→ SET TASK:
Every line that holds the string "between" is to be identified and copied.

==== PROVIDED DATA ====

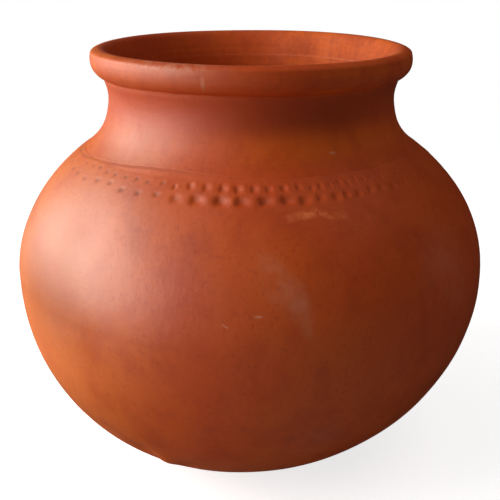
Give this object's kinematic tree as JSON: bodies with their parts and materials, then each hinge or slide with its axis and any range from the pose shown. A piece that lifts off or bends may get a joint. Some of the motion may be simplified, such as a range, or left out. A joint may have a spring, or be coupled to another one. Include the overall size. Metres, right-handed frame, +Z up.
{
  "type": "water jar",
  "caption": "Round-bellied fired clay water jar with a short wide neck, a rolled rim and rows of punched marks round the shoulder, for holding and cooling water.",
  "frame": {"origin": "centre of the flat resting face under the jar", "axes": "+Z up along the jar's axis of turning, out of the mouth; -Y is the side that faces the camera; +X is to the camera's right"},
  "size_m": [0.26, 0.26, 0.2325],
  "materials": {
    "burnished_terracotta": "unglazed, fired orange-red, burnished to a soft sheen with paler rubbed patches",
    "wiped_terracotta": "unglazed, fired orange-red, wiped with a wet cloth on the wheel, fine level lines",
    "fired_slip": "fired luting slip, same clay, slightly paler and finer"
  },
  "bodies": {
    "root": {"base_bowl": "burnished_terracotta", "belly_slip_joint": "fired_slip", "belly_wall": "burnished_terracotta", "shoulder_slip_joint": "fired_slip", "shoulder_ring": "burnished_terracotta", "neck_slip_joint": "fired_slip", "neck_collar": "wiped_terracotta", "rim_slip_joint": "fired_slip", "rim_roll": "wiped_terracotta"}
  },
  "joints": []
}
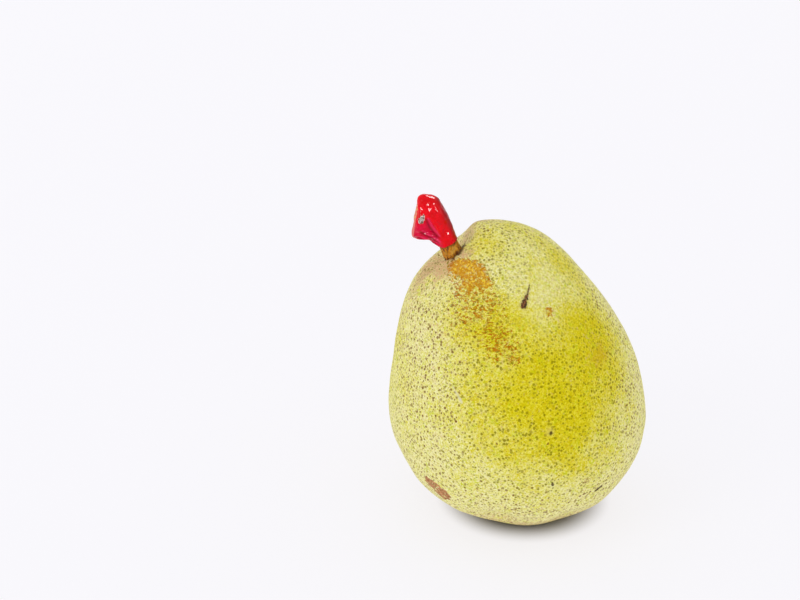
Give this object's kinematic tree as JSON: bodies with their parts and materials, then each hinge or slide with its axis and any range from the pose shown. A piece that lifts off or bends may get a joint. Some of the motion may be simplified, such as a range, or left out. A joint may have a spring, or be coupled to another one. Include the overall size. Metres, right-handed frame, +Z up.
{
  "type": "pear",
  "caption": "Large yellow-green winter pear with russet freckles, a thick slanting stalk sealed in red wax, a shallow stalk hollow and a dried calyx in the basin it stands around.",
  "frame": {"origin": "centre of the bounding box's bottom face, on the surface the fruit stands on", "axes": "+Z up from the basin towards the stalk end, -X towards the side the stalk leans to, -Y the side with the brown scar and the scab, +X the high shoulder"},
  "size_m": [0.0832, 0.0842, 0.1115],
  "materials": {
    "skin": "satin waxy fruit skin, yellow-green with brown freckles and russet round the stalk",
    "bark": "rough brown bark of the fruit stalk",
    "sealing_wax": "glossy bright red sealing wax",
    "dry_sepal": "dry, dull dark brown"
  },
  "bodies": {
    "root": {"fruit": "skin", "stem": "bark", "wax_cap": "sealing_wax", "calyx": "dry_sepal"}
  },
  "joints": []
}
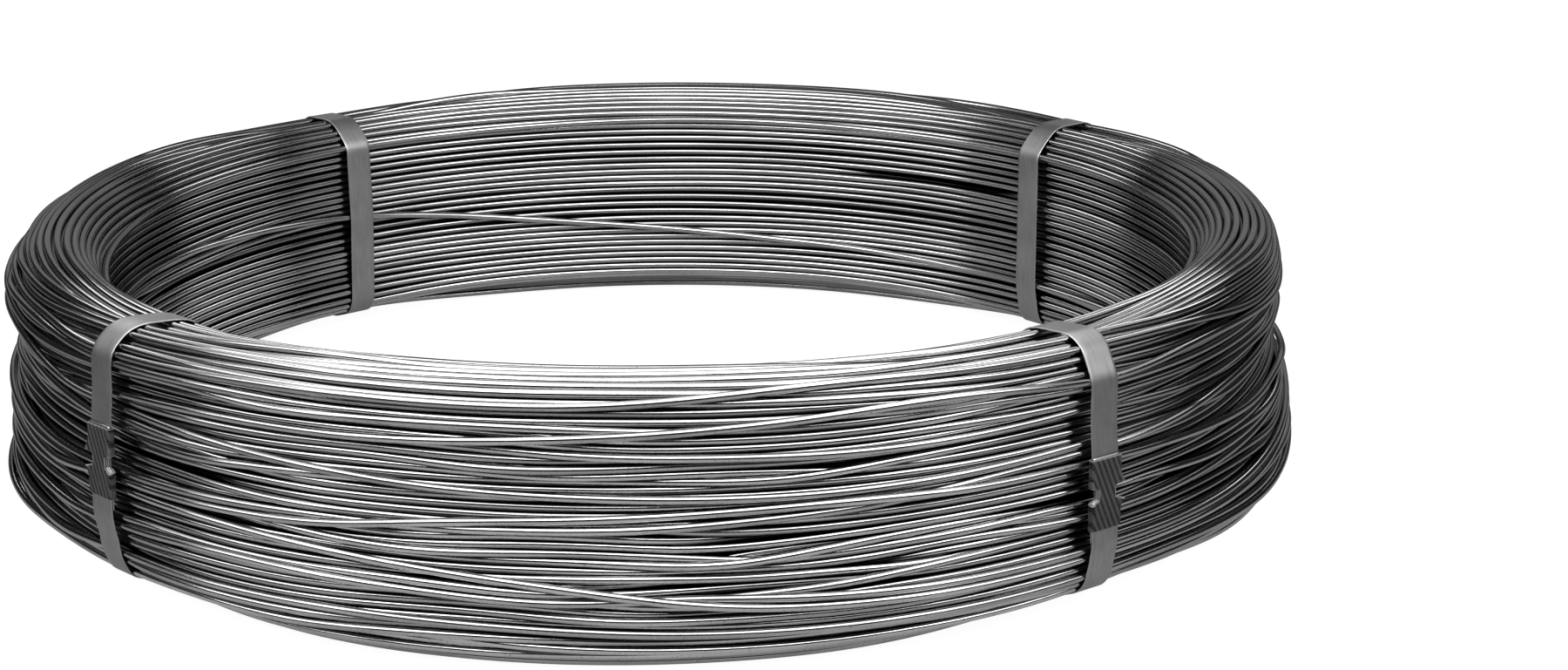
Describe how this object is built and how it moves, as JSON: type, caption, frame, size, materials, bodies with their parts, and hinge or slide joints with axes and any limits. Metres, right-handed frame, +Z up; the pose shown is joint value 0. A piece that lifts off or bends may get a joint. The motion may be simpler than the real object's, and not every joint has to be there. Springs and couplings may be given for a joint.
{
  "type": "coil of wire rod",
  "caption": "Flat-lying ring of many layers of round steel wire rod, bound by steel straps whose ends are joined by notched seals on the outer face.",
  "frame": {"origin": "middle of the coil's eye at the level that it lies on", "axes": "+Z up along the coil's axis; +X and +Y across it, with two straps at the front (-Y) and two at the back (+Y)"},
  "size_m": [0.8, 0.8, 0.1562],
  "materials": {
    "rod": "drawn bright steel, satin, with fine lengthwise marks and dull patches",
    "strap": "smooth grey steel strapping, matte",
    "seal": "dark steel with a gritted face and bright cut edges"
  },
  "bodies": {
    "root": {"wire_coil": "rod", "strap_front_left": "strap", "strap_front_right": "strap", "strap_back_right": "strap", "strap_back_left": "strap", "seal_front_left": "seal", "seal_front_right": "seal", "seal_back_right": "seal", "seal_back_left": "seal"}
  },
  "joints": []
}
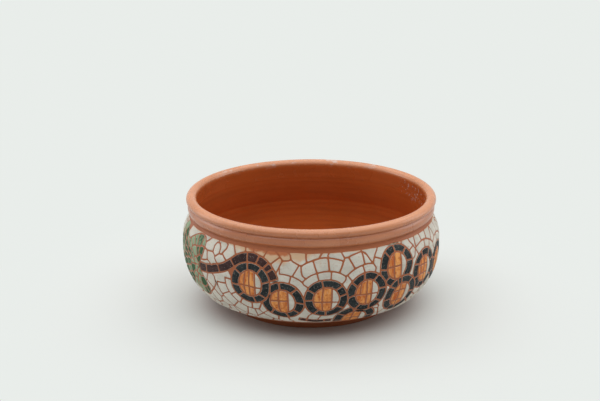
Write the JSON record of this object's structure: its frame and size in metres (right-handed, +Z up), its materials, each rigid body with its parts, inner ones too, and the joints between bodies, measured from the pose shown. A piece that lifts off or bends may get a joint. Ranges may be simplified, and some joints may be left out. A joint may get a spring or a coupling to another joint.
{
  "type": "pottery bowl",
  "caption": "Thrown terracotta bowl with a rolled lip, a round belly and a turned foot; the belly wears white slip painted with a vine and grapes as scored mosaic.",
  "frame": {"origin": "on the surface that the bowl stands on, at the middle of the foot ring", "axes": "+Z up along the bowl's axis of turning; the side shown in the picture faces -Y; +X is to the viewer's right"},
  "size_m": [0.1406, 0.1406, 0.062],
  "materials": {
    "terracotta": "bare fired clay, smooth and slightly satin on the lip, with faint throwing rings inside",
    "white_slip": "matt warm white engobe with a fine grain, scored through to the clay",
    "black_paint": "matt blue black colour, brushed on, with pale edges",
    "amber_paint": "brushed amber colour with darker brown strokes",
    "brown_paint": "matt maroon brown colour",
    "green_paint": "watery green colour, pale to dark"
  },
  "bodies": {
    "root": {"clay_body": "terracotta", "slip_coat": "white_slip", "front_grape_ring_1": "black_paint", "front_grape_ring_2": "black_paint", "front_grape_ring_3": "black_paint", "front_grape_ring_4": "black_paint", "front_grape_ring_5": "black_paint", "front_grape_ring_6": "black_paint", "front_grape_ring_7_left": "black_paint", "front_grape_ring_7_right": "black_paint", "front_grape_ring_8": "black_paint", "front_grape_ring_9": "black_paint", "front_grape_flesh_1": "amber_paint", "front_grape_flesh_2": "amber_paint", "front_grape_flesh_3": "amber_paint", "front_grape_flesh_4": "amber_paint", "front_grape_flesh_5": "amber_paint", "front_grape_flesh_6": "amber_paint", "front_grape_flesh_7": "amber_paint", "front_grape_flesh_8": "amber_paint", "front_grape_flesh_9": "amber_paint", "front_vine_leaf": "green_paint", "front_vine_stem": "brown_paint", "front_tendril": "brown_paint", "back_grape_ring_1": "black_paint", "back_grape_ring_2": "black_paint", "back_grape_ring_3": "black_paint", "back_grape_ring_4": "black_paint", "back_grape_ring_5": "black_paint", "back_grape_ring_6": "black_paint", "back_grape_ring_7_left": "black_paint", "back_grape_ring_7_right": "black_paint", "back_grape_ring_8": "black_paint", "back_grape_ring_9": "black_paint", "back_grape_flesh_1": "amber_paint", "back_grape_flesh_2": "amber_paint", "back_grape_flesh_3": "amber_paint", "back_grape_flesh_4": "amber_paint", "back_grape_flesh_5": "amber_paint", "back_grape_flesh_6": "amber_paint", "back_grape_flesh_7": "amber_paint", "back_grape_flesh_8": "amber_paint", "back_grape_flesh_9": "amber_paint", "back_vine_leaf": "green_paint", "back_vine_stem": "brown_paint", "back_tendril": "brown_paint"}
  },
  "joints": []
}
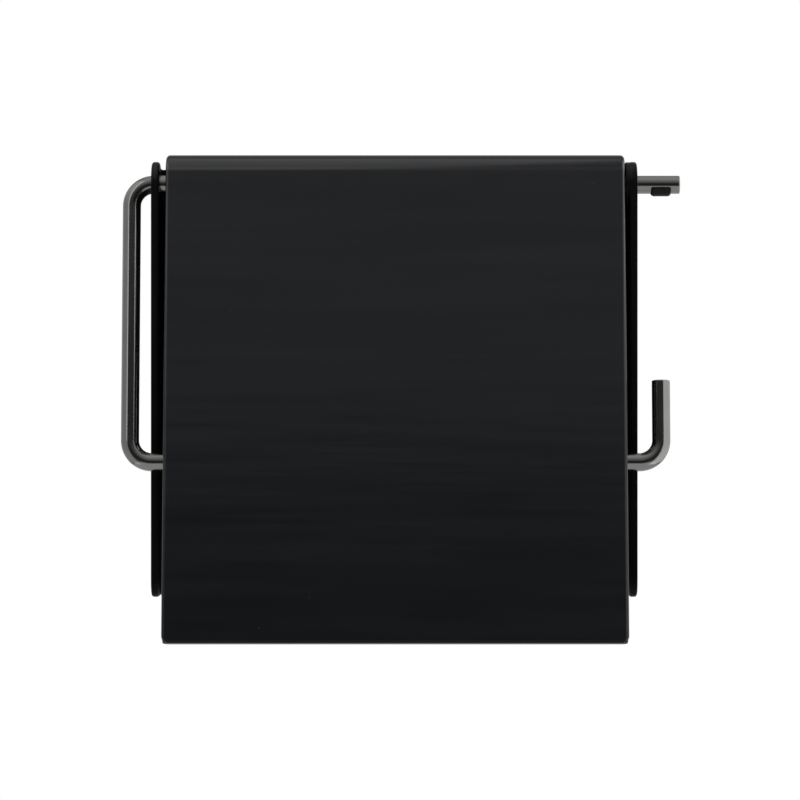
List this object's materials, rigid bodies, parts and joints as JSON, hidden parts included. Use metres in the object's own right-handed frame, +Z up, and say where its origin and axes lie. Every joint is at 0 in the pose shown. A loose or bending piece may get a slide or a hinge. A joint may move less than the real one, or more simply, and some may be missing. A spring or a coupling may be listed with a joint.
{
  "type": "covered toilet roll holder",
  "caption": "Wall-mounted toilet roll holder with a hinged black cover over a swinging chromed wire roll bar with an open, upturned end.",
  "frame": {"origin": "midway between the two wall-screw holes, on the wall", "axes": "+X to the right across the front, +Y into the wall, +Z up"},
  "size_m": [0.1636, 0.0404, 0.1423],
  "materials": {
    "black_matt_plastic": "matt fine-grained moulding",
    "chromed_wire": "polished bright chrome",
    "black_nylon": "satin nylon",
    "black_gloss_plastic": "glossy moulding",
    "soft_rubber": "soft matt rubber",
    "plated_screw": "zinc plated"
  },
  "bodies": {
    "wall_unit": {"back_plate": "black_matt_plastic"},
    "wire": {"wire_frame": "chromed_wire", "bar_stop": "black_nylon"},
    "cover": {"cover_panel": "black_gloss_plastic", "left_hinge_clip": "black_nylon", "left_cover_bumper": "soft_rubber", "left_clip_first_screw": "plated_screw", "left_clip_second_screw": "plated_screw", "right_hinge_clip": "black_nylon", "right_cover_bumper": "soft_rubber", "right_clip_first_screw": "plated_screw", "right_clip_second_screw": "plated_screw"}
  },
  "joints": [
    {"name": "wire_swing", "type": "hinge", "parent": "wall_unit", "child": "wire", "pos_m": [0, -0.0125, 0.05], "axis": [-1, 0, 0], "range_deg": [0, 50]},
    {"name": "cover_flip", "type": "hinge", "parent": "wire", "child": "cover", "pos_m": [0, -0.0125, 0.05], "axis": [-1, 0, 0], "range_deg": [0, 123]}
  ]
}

====

→ WRITTEN RESPONSE:
Write the JSON record of this object's structure: its frame and size in metres (right-handed, +Z up), its materials, each rigid body with its parts, inner ones too, and the joints between bodies, measured from the pose shown. A piece that lifts off or bends may get a joint. Ranges may be simplified, and some joints may be left out. A joint may get a spring or a coupling to another joint.
  "frame": {"origin": "midway between the two wall-screw holes, on the wall", "axes": "+X to the right across the front, +Y into the wall, +Z up"},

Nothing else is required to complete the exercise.